What is asked: Transcribe the stretch of entries below from the line with "post_front_left();" through the line with "bpy.data.objects.remove(obj)", exactly and with both ends included; leave out all other lines.

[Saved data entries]
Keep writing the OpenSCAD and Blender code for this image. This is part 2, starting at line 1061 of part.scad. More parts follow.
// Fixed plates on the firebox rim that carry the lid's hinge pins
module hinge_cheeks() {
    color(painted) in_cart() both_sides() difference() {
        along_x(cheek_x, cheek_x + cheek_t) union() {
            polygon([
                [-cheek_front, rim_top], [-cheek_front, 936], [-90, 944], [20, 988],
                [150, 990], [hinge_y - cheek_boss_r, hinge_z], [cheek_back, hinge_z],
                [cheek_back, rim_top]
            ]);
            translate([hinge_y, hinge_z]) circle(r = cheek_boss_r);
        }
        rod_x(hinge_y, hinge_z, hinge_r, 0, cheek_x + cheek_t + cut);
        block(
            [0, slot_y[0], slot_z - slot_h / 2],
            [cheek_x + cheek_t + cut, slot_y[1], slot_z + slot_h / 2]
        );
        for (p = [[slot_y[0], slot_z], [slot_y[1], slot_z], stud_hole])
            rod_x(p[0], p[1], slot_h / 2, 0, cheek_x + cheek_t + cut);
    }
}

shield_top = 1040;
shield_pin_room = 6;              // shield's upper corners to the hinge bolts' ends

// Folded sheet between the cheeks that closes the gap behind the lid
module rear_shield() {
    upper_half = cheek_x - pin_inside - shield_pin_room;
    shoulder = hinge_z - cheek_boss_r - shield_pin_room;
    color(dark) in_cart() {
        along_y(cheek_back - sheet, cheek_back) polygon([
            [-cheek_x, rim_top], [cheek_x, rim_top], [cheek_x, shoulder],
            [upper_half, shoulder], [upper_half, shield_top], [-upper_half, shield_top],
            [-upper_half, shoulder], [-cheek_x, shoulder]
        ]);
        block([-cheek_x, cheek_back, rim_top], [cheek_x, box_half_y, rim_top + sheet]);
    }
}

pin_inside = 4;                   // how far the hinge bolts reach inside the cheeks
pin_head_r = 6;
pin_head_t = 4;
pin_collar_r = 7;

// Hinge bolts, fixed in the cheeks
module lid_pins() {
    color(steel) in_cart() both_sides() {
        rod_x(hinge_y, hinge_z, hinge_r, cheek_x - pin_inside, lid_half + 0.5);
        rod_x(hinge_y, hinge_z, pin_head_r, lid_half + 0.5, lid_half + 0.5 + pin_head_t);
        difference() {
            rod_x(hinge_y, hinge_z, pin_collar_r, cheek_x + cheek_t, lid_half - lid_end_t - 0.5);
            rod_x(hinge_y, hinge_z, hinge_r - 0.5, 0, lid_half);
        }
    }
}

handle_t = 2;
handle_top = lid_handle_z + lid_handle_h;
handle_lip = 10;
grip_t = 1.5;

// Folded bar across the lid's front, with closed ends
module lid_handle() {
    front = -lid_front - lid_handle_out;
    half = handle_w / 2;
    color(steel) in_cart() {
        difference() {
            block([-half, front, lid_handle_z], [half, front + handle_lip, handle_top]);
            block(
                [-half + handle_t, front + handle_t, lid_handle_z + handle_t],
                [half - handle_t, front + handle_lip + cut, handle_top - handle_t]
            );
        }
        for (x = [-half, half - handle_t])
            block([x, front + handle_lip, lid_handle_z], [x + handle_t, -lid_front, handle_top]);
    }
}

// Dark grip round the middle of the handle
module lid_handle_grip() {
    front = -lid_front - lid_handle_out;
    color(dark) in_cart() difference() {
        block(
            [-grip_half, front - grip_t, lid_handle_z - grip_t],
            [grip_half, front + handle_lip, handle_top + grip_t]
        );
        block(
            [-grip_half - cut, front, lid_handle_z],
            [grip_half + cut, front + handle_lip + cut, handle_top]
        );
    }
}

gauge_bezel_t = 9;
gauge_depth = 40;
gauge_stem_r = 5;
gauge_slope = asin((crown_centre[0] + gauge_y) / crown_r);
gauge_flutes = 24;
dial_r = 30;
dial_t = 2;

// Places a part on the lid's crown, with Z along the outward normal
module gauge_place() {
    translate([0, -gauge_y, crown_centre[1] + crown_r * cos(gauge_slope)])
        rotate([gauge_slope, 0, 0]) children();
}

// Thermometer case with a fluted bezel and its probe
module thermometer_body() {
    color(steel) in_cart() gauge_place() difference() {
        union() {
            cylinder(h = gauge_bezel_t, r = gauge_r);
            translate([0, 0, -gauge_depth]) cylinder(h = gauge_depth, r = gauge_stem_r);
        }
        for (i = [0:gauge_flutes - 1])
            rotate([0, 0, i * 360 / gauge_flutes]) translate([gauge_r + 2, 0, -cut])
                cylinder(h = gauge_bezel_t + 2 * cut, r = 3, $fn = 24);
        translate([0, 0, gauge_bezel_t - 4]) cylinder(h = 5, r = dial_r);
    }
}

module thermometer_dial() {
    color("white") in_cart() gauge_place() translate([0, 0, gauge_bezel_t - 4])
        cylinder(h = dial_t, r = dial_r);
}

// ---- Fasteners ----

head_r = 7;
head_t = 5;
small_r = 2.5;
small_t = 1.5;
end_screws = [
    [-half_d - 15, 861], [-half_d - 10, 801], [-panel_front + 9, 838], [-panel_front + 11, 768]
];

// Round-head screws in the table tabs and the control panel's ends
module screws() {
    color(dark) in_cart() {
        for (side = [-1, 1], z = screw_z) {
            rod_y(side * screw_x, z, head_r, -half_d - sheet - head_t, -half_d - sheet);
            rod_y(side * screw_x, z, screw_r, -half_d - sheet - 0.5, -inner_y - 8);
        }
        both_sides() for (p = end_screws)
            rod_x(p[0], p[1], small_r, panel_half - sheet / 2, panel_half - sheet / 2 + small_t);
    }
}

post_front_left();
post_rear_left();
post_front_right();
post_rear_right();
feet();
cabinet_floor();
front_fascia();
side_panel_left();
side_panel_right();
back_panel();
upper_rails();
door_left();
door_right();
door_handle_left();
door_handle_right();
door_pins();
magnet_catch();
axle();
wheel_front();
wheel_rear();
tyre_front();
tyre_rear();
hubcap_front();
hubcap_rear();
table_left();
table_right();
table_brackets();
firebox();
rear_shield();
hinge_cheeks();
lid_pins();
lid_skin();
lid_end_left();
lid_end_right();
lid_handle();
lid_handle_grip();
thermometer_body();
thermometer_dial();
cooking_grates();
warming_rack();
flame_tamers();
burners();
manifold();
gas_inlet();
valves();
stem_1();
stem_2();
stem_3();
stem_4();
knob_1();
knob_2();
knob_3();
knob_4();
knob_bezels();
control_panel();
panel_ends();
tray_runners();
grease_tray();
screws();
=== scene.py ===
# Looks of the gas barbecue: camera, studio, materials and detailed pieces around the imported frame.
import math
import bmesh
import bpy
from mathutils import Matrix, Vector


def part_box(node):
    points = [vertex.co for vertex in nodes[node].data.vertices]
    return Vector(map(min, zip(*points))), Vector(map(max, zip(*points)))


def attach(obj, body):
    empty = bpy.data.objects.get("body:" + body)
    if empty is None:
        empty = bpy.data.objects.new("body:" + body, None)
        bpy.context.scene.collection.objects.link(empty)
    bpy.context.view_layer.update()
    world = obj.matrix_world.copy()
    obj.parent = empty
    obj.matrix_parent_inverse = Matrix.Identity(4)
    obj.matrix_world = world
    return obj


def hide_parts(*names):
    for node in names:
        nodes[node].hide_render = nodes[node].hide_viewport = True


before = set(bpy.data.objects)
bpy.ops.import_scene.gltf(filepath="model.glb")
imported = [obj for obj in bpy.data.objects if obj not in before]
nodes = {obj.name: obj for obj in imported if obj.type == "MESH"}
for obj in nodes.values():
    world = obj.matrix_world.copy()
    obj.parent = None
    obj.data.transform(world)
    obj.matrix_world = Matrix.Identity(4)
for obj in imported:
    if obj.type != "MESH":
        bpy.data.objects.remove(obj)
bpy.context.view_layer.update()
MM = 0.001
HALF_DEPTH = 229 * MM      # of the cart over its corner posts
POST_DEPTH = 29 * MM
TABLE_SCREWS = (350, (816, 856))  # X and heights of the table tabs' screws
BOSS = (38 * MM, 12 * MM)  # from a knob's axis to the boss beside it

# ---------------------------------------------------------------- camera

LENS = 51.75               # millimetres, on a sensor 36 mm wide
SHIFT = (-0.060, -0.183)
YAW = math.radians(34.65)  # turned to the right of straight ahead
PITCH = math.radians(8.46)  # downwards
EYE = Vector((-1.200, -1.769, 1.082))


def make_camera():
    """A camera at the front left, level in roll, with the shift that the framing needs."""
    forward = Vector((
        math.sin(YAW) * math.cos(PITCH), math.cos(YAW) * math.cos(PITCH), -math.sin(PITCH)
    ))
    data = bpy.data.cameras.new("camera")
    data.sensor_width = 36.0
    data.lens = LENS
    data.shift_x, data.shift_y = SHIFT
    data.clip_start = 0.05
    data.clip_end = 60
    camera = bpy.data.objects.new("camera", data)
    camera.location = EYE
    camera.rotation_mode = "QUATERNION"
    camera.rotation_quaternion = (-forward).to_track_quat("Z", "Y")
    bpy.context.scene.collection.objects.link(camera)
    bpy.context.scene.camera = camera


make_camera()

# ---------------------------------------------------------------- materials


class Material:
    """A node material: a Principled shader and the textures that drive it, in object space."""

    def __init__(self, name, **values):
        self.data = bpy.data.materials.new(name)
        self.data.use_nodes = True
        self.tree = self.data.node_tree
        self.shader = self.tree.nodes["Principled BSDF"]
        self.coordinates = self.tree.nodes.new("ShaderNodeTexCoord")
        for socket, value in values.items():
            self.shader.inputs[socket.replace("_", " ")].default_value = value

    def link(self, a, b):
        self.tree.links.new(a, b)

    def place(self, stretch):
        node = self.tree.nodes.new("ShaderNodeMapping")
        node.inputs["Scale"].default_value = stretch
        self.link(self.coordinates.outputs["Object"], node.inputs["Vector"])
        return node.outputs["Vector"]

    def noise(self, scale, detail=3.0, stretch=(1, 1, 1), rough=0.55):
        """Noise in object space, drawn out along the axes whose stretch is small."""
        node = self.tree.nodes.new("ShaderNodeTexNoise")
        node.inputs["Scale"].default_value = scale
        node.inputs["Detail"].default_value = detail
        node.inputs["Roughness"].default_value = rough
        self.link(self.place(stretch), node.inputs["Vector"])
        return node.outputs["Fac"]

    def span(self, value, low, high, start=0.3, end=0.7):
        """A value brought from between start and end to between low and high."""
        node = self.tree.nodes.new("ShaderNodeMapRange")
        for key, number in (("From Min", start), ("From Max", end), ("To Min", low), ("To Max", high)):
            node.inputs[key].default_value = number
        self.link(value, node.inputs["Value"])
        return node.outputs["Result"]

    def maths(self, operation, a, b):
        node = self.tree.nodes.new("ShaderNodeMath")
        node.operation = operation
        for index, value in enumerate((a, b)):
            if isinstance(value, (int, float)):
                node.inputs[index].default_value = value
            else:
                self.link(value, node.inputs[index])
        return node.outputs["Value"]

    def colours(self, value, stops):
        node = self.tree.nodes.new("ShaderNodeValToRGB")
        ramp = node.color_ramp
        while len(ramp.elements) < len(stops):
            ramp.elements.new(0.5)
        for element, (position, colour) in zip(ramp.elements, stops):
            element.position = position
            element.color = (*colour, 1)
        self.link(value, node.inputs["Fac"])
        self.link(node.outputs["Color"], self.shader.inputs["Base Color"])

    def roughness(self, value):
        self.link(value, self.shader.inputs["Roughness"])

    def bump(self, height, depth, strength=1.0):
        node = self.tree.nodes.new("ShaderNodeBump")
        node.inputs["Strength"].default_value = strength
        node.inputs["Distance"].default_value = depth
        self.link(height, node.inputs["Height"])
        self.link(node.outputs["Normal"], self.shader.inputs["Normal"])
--
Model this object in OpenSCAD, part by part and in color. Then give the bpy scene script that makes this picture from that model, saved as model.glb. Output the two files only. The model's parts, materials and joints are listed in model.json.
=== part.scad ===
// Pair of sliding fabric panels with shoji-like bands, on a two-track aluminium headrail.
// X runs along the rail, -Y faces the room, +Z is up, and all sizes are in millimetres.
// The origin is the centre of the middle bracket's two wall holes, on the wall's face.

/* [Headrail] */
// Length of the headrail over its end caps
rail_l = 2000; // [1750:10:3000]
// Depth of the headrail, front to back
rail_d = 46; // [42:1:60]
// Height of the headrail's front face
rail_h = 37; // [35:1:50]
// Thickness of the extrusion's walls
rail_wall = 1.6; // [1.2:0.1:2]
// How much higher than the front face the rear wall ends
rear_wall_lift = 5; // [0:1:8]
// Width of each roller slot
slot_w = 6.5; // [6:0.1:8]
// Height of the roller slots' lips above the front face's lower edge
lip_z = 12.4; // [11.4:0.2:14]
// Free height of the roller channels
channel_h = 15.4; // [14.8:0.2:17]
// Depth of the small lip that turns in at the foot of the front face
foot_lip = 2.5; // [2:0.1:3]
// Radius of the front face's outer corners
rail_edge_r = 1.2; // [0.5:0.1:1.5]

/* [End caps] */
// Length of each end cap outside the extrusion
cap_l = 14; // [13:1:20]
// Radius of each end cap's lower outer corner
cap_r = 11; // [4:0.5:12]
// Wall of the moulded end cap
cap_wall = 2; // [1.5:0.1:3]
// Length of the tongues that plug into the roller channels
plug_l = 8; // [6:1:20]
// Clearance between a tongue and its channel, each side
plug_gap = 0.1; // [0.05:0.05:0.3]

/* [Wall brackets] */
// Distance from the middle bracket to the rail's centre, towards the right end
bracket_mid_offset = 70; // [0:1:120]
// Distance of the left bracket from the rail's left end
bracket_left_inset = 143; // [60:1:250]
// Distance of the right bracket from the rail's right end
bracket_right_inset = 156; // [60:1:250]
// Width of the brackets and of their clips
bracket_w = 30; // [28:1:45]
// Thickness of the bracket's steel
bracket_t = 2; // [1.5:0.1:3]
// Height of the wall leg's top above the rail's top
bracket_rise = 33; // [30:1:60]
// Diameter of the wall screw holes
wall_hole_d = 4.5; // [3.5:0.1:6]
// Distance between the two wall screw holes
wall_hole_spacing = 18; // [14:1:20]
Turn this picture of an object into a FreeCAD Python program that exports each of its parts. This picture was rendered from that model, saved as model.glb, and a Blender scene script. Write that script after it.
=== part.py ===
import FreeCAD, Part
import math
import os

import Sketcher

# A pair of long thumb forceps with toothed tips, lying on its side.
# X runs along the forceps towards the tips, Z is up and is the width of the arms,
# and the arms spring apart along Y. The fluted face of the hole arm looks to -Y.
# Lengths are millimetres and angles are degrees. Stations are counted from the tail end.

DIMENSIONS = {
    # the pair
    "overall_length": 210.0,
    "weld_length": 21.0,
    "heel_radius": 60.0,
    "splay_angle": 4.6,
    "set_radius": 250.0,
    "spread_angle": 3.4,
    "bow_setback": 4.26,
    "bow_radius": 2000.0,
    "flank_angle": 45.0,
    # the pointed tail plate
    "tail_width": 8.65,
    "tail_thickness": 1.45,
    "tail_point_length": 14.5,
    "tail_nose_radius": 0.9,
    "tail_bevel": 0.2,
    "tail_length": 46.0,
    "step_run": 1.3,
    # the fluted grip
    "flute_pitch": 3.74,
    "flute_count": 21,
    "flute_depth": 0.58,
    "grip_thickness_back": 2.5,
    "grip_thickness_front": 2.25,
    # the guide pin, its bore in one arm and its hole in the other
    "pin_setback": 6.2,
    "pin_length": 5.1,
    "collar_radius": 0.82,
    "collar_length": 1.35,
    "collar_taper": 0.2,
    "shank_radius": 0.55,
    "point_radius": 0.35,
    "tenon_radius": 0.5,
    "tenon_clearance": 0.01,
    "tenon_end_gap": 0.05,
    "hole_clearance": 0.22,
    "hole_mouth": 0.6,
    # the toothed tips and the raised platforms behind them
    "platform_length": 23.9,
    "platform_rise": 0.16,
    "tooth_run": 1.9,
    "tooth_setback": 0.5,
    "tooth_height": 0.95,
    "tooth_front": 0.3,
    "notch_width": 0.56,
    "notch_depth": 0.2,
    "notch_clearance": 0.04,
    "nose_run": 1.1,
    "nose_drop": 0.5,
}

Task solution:
post_front_left();
post_rear_left();
post_front_right();
post_rear_right();
feet();
cabinet_floor();
front_fascia();
side_panel_left();
side_panel_right();
back_panel();
upper_rails();
door_left();
door_right();
door_handle_left();
door_handle_right();
door_pins();
magnet_catch();
axle();
wheel_front();
wheel_rear();
tyre_front();
tyre_rear();
hubcap_front();
hubcap_rear();
table_left();
table_right();
table_brackets();
firebox();
rear_shield();
hinge_cheeks();
lid_pins();
lid_skin();
lid_end_left();
lid_end_right();
lid_handle();
lid_handle_grip();
thermometer_body();
thermometer_dial();
cooking_grates();
warming_rack();
flame_tamers();
burners();
manifold();
gas_inlet();
valves();
stem_1();
stem_2();
stem_3();
stem_4();
knob_1();
knob_2();
knob_3();
knob_4();
knob_bezels();
control_panel();
panel_ends();
tray_runners();
grease_tray();
screws();
=== scene.py ===
# Looks of the gas barbecue: camera, studio, materials and detailed pieces around the imported frame.
import math
import bmesh
import bpy
from mathutils import Matrix, Vector


def part_box(node):
    points = [vertex.co for vertex in nodes[node].data.vertices]
    return Vector(map(min, zip(*points))), Vector(map(max, zip(*points)))


def attach(obj, body):
    empty = bpy.data.objects.get("body:" + body)
    if empty is None:
        empty = bpy.data.objects.new("body:" + body, None)
        bpy.context.scene.collection.objects.link(empty)
    bpy.context.view_layer.update()
    world = obj.matrix_world.copy()
    obj.parent = empty
    obj.matrix_parent_inverse = Matrix.Identity(4)
    obj.matrix_world = world
    return obj


def hide_parts(*names):
    for node in names:
        nodes[node].hide_render = nodes[node].hide_viewport = True


before = set(bpy.data.objects)
bpy.ops.import_scene.gltf(filepath="model.glb")
imported = [obj for obj in bpy.data.objects if obj not in before]
nodes = {obj.name: obj for obj in imported if obj.type == "MESH"}
for obj in nodes.values():
    world = obj.matrix_world.copy()
    obj.parent = None
    obj.data.transform(world)
    obj.matrix_world = Matrix.Identity(4)
for obj in imported:
    if obj.type != "MESH":
        bpy.data.objects.remove(obj)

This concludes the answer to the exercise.